Two human rights groups, the Afghanistan Independent Human Rights Commission and the Open Society Foundations, quietly issued a report Saturday night on the U.S. military’s continued transfer of detainees to Afghan prisons despite an order to halt the transfers after a report last year revealed widespread and systematic torture was taking place at the Afghan-run prisons (NYT, AP). However, the latest report was not publicized, in order to avoid angering the officials involved, and instead encourage them to address the problem, a tactic the report’s authors say has worked. Meanwhile, women visiting the notorious Pul-e-Charki prison on the outskirts of Kabul are reported to be routinely subjected to body-cavity searches, while men receive only a pat down (NYT, AP). The claims reinforce concerns that women’s rights will be forgotten as international forces transition out of Afghanistan.
New details about the attempted attack on a group of U.S. Marines on a runway in Helmand on Wednesday reveal that the Afghan driver of an SUV actually came closer than initially reported to harming Defense Secretary Leon Panetta, as well as the top U.S. commander in the province, Gen. Charles Gurganus (WSJ, NYT). And a senior Iranian military commander on Saturday called on Afghans to use force to push U.S. troops out of the country, adding that "creation of resistance groups and hitting American interests are among measures that can be taken" (AP).
Newly declassified documents found in the late al-Qaeda leader Osama bin Laden’s compound reveal that the terrorist group plotted to assassinate President Barack Obama, leaving an "unprepared" Joe Biden to take over the presidency, and to kill Gen. David Petraeus, then the overall commander in Afghanistan, which would "alter the war’s path" (CNN, Post, BBC, WSJ, NYT). Letters written by bin Laden also show that he was concerned that the militant safe haven in Pakistan’s North Waziristan had become too dangerous due to U.S. drone strikes, and ordered subordinates to move his son Hamza, who had recently been released from Iran and was staying in Pakistan’s tribal regions.
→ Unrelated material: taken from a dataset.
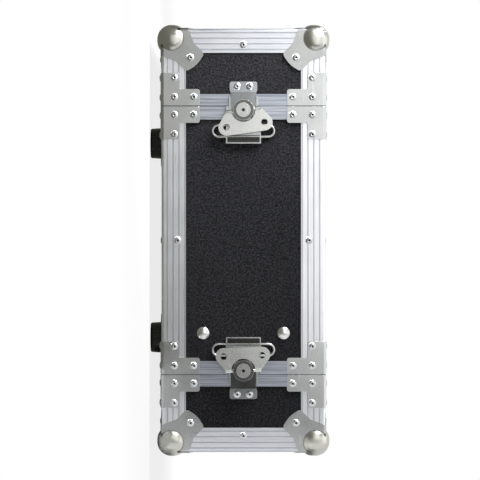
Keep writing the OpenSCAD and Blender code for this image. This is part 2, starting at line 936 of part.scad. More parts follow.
module latch_base() {
    difference() {
        union() {
            translate([-base_front, -base_w / 2, 0]) cube([base_front + base_step + base_t, base_w, base_t]);
            translate([base_step, -base_w / 2, -latch_drop]) cube([base_t, base_w, latch_drop + base_t]);
            translate([base_step, -base_w / 2, -latch_drop]) cube([base_far - base_step, base_w, base_t]);
            for (v = sides) {
                translate([-guide_front, v > 0 ? guide_in : -guide_in - guide_t, air])
                    cube([guide_front + guide_back, guide_t, guide_top - air]);
                translate([-base_front, v > 0 ? stop_in : -stop_in - stop_t, 0])
                    cube([base_front + stop_back, stop_t, guide_top]);
            }
            translate([channel_u, -base_w / 2, -latch_drop])
                cube([base_far - channel_u, base_w, channel_h]);
        }
        translate([channel_u - over, channel_wall - base_w / 2, base_t - latch_drop])
            cube([base_far - channel_u - channel_wall + over, base_w - 2 * channel_wall, channel_h]);
        translate([wire_u + wire_arc, 0, wire_z])
            rotate([90, 0, 0]) cylinder(r = wire_r + run_play, h = base_w + 2 * over, center = true);
        translate([0, 0, -over]) cylinder(r = shaft_r + run_play, h = base_t + 2 * over);
        base_rivet_places() rivet_hole();
    }
    translate([wire_u + wire_arc + wire_r + air, channel_wall - base_w / 2, -latch_drop])
        cube([channel_rib, base_w - 2 * channel_wall, channel_h - channel_wall]);
}

module latch_wire() {
    run = wire_w - wire_h;
    for (side = sides) {
        translate([wire_u + side * wire_arc, 0, wire_z])
            rotate([90, 0, 0]) cylinder(r = wire_r, h = run, center = true);
        translate([wire_u, side * run / 2, wire_z])
            intersection() {
                rotate_extrude() translate([wire_arc, 0]) circle(wire_r);
                translate([-wire_h, side > 0 ? 0 : -wire_h, -wire_r - over])
                    cube([2 * wire_h, wire_h, 2 * (wire_r + over)]);
            }
    }
}

module latch_draw_plate() {
    window_v = disc_r + disc_off + air;
    window_u = disc_r + disc_play;
    back = disc_off + window_u + draw_bar;
    difference() {
        union() {
            translate([-claw_u, -draw_w / 2, draw_z]) cube([claw_u + back, draw_w, draw_t]);
            translate([-claw_u, -draw_w / 2, claw_z]) cube([claw_t, draw_w, draw_z + draw_t - claw_z]);
        }
        translate([disc_off - window_u, -window_v, draw_z - over])
            cube([2 * window_u, 2 * window_v, draw_t + 2 * over]);
        translate([-dent_u, 0, draw_z + draw_t - dent_h]) difference() {
            cylinder(r = dent_r, h = dent_h + over);
            translate([-dent_r / 2, 0, -over]) cylinder(r = dent_r, h = dent_h + 3 * over);
        }
    }
}

module latch_rotor() {
    difference() {
        union() {
            translate([0, 0, run_play]) cylinder(r = shaft_r, h = disc_z);
            translate([disc_off, 0, disc_z]) cylinder(r = disc_r, h = head_z - disc_z);
            translate([0, 0, head_z]) cylinder(r = neck_r, h = cap_z - head_z);
            translate([0, 0, pin_z]) rotate([90, 0, 0])
                cylinder(r = lug_r, h = 2 * lug_v, center = true);
            translate([0, 0, cap_z]) cylinder(r = cap_r, h = cap_t);
            translate([0, 0, cap_z + cap_t]) cylinder(r = button_r, h = button_h);
        }
        translate([0, 0, pin_z]) rotate([90, 0, 0])
            cylinder(r = pin_r + run_play, h = 2 * (lug_v + over), center = true);
        translate([0, 0, cap_z + cap_t + button_h - dimple_h]) difference() {
            cylinder(r = button_r - button_rim, h = dimple_h + over);
            translate([0, 0, -over]) cylinder(r = dimple_r, h = 2 * dimple_h + over);
        }
    }
}

module latch_pin() {
    translate([0, 0, pin_z]) rotate([90, 0, 0])
        cylinder(r = pin_r, h = 2 * wing_root_v, center = true);
}

// Outline of the wings: two round ears joined by a straight edge, tapering to the hinge
module wing_outline() {
    ear_u = wing_reach - wing_corner_r;
    rise = wing_hole_v - wing_root_v;
    far = sqrt(ear_u * ear_u + rise * rise);
    aim = atan2(rise, ear_u) + asin(wing_corner_r / far);
    side = sqrt(far * far - wing_corner_r * wing_corner_r);
    touch = [side * cos(aim), wing_root_v + side * sin(aim)];
    difference() {
        union() {
            polygon([[0, wing_root_v], touch, [ear_u, wing_hole_v], [wing_reach, wing_hole_v],
                     [wing_reach, -wing_hole_v], [ear_u, -wing_hole_v], [touch[0], -touch[1]],
                     [0, -wing_root_v]]);
            for (v = sides) translate([ear_u, v * wing_hole_v]) circle(wing_corner_r);
        }
        circle(wing_cut_r, $fn = 96);
        for (v = sides) translate([wing_hole_u, v * wing_hole_v]) circle(wing_hole_r);
    }
}
module latch_wings() {
    knuckle_v = lug_v + air;
    difference() {
        union() {
            translate([0, 0, wing_z]) linear_extrude(wing_t) wing_outline();
            for (v = sides)
                translate([0, v * (knuckle_v + wing_root_v) / 2, pin_z]) rotate([90, 0, 0])
                    cylinder(r = ear_r, h = wing_root_v - knuckle_v, center = true);
        }
        translate([0, 0, pin_z]) rotate([90, 0, 0])
            cylinder(r = pin_r + run_play, h = 2 * (wing_root_v + over), center = true);
    }
}

// The keeper on a lid, drawn in the frame of its latch
module keeper() {
    floor_z = -latch_drop;
    top_z = base_t - latch_drop;
    translate([0, 0, floor_z]) linear_extrude(base_t) mirror([1, 0]) difference() {
        union() {
            polygon([[keeper_front, -keeper_neck_w / 2], [keeper_front, keeper_neck_w / 2],
                     [keeper_neck_u, keeper_w / 2], [keeper_end - keeper_r, keeper_w / 2],
                     [keeper_end - keeper_r, -keeper_w / 2], [keeper_neck_u, -keeper_w / 2]]);
            translate([keeper_end - keeper_r, keeper_r - keeper_w / 2])
                square([keeper_r, keeper_w - 2 * keeper_r]);
            for (v = sides)
                translate([keeper_end - keeper_r, v * (keeper_w / 2 - keeper_r)]) circle(keeper_r);
        }
        for (v = sides) translate([keeper_rivet_u, v * keeper_rivet_v]) circle(rivet_r + hole_play);
    }
    translate([0, keeper_neck_w / 2, 0]) rotate([90, 0, 0]) linear_extrude(keeper_neck_w)
        polygon([[-keeper_front - lip_root, floor_z], [-keeper_front, floor_z],
                 [-keeper_front, lip_rise], [lip_t - lip_out, lip_rise], [lip_t - lip_out, lip_z],
                 [-lip_out, lip_z], [-lip_out, lip_rise + base_t / 2],
                 [-keeper_front - lip_root, top_z]]);
}
module keepers(sy) {
    color(steel_c) for (sx = sides) at_latch(sx, sy) keeper();
}

// The turn of a latch's rotor and wings from their closed stop
function turn_of(sx, sy) = sx > 0 ? 0 : sy > 0 ? rear_left_turn : front_left_turn;

// One piece of one latch, in its place
module latch_piece(sx, sy, piece) {
    color(piece == "draw_plate" ? plate_c : steel_c) at_latch(sx, sy) {
        if (piece == "base") latch_base();
        if (piece == "wire") latch_wire();
        if (piece == "draw_plate") latch_draw_plate();
        rotate([0, 0, turn_of(sx, sy)]) {
            if (piece == "rotor") latch_rotor();
            if (piece == "wings") latch_wings();
            if (piece == "pin") latch_pin();
        }
    }
}

body_level_panel(1);  // body_top_panel
body_level_panel(-1);  // body_bottom_panel
body_side_panel(-1);  // body_left_panel
body_side_panel(1);  // body_right_panel
body_edge_extrusions();
frame_ring(-1, -1);  // body_front_frame
frame_ring(1, -1);  // body_rear_frame
body_corner_braces();
body_rivets();
rubber_feet();
foot_washers();
foot_screws();
rack_rail(-1);  // left_rack_rail
rack_rail(1);  // right_rack_rail
rail_bolts();
rail_nuts();
lid_panel(-1);  // front_lid_panel
lid_walls(-1);  // front_lid_walls
lid_face_extrusions(-1);  // front_lid_face_extrusions
lid_depth_extrusions(-1);  // front_lid_depth_extrusions
frame_ring(-1, 1);  // front_lid_frame
lid_ball_corners(-1);  // front_lid_ball_corners
braces(-1, 1);  // front_lid_corner_braces
lid_rivets(-1);  // front_lid_rivets
keepers(-1);  // front_lid_keepers
lid_panel(1);  // rear_lid_panel
lid_walls(1);  // rear_lid_walls
lid_face_extrusions(1);  // rear_lid_face_extrusions
lid_depth_extrusions(1);  // rear_lid_depth_extrusions
frame_ring(1, 1);  // rear_lid_frame
lid_ball_corners(1);  // rear_lid_ball_corners
braces(1, 1);  // rear_lid_corner_braces
lid_rivets(1);  // rear_lid_rivets
keepers(1);  // rear_lid_keepers
latch_base_rivets();
latch_piece(-1, -1, "base");  // front_left_latch_base
latch_piece(-1, -1, "wire");  // front_left_latch_wire
latch_piece(-1, -1, "draw_plate");  // front_left_latch_draw_plate
latch_piece(-1, -1, "rotor");  // front_left_latch_rotor
latch_piece(-1, -1, "wings");  // front_left_latch_wings
latch_piece(-1, -1, "pin");  // front_left_latch_pin
latch_piece(1, -1, "base");  // front_right_latch_base
latch_piece(1, -1, "wire");  // front_right_latch_wire
latch_piece(1, -1, "draw_plate");  // front_right_latch_draw_plate
latch_piece(1, -1, "rotor");  // front_right_latch_rotor
latch_piece(1, -1, "wings");  // front_right_latch_wings
latch_piece(1, -1, "pin");  // front_right_latch_pin
latch_piece(-1, 1, "base");  // rear_left_latch_base
latch_piece(-1, 1, "wire");  // rear_left_latch_wire
latch_piece(-1, 1, "draw_plate");  // rear_left_latch_draw_plate
latch_piece(-1, 1, "rotor");  // rear_left_latch_rotor
latch_piece(-1, 1, "wings");  // rear_left_latch_wings
latch_piece(-1, 1, "pin");  // rear_left_latch_pin
latch_piece(1, 1, "base");  // rear_right_latch_base
latch_piece(1, 1, "wire");  // rear_right_latch_wire
latch_piece(1, 1, "draw_plate");  // rear_right_latch_draw_plate
latch_piece(1, 1, "rotor");  // rear_right_latch_rotor
latch_piece(1, 1, "wings");  // rear_right_latch_wings
latch_piece(1, 1, "pin");  // rear_right_latch_pin
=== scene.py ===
"""Looks of a low flight rack case: two lift-off lids, butterfly latches, ball corners, rubber feet.

Lengths are metres in the construction model's frame: X is the rack's width, -Y the front, +Z up.
"""
import json
import logging
import math
from dataclasses import dataclass, field
from enum import Enum
from typing import Callable, Sequence, Union

import bmesh
import bpy
from mathutils import Matrix, Vector

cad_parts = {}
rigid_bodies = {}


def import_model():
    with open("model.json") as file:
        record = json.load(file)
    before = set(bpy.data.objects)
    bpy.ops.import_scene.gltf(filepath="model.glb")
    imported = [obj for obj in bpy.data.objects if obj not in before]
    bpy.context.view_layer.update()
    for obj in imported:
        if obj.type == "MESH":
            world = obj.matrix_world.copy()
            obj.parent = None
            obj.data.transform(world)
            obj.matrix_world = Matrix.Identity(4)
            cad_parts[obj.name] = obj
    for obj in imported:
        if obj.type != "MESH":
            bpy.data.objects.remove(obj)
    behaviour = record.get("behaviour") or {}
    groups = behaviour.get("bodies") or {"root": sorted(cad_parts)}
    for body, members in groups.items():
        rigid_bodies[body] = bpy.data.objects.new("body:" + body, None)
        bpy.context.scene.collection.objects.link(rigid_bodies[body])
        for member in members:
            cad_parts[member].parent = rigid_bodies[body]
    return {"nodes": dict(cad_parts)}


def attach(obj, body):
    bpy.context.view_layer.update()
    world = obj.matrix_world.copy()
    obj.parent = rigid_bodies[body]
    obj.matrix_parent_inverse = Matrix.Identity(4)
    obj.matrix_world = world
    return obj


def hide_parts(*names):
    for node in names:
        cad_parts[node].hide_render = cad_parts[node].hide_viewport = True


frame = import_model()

LOG = logging.getLogger("rack_case")
MM = 0.001
# Half of the case's width, depth and height, and the height of its middle
HALF_W, HALF_D, HALF_H, MID_Z = 255.5 * MM, 261.0 * MM, 101.0 * MM, 116.0 * MM
# How far the joint faces are from the middle, and a latch's axis from its joint face
JOINT_Y, AXIS_IN = 165.5 * MM, 5.4 * MM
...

Bin Laden’s three widows and eleven children who lived in his Abbottabad compound with him were remanded into custody until March 26 by a Pakistani judge on Saturday, as the women await their trial for illegally entering country (AP, Dawn, ET).
New al-Qaeda chief Ayman al-Zawahiri called in a video posted to jihadist websites on Friday for an uprising in Pakistan similar to those of the Arab Spring (AFP, CNN, Dawn). He also said that kidnapped American aid worker Warren Weinstein would not be released unless the United States meets all of al-Qaeda’s demands, which include the release of "every single person arrested on allegations of links with al-Qaeda and Taliban."
Pakistani air strikes killed at least 26 militants in Upper Orakzai and Kurram Agencies on Sunday, as officials announced that at least 51 militants and four soldiers had died in the past week due to strikes and clashes (AFP, The News). Late Sunday night, another four militants, one soldier, and three civilians were killed in clashes in North Waziristan (AFP). Villagers in the Bara region of Khyber Agency on Sunday found 14 bullet-ridden bodies, just two days after the discovery of 12 other bodies bearing gunshot wounds and signs of torture (Reuters, ET). Also in Bara, members of a peace committee publicly executed three alleged militants of the Lashkar-e-Islam extremist group on Saturday, and three girls were killed when one of them stepped on a roadside bomb (ET, The News). The Post’s Richard Leiby reports on the constant threat of suicide attacks that haunts many of Pakistan’s political families (Post).
Allies of the ruling Pakistan People’s Party (PPP) on Sunday lauded President Asif Ali Zardari’s historical fifth address to parliament, which marked the longest tenure of any elected administration in Pakistan’s history, while opposition politicians slammed the president’s purported exaggeration of his achievements and accused the PPP of corruption (DT, DT, Dawn, ET). Pakistan’s parliament on Tuesday will debate the recommendations of a commission convened to design the country’s new terms of engagement with the United States (CNN, Reuters, NYT). The legislators’ decision is likely to include the reopening of NATO supply routes to Afghanistan, while the issue of continued U.S. drone strikes in Pakistan’s tribal region promises to remain a sticking point.
Prime Minister Yousaf Raza Gilani refused once again to submit to the Supreme Court’s request that he write a letter to Swiss authorities asking them to reopen a graft case against President Zardari (ET). In a letter submitted to the court on Monday, Gilani called on justices to refer the case to parliament, or let the people of Pakistan decide what should be done. Pakistan’s spy chief, Lt. Gen, Ahmed Shuja Pasha, formally retired on Sunday, as the Supreme Court presses forward with its investigation of the role of Pakistan’s security agencies in the cases of "missing persons" (ET, Dawn, Dawn).
A search for three climbers who went missing on the Pakistani mountain of Gasherbrum-1 around 10 days ago has been called off (AFP). A Pakistani official said Monday that Islamabad has approved a barter deal with Iran in which Pakistan will export a million metric tons of wheat to Iran, possibly in return for fertilizer or iron ore (Reuters). And the Pakistani commission investigating the 2008 Mumbai bombings has completed its probe after a visit to India to record statements and gather evidence from investigators there (Dawn).
Renaissance in Swat
As militancy expanded in Swat in 2007, the region’s art scene was decimated by extremists’ attacks on CD stores, theaters, and even the artists themselves (ET). But the industry is finally beginning to regenerate, and well-known artists have returned to continue making the much-beloved Pashto telefilms, in hopeful sign for Swat’s future.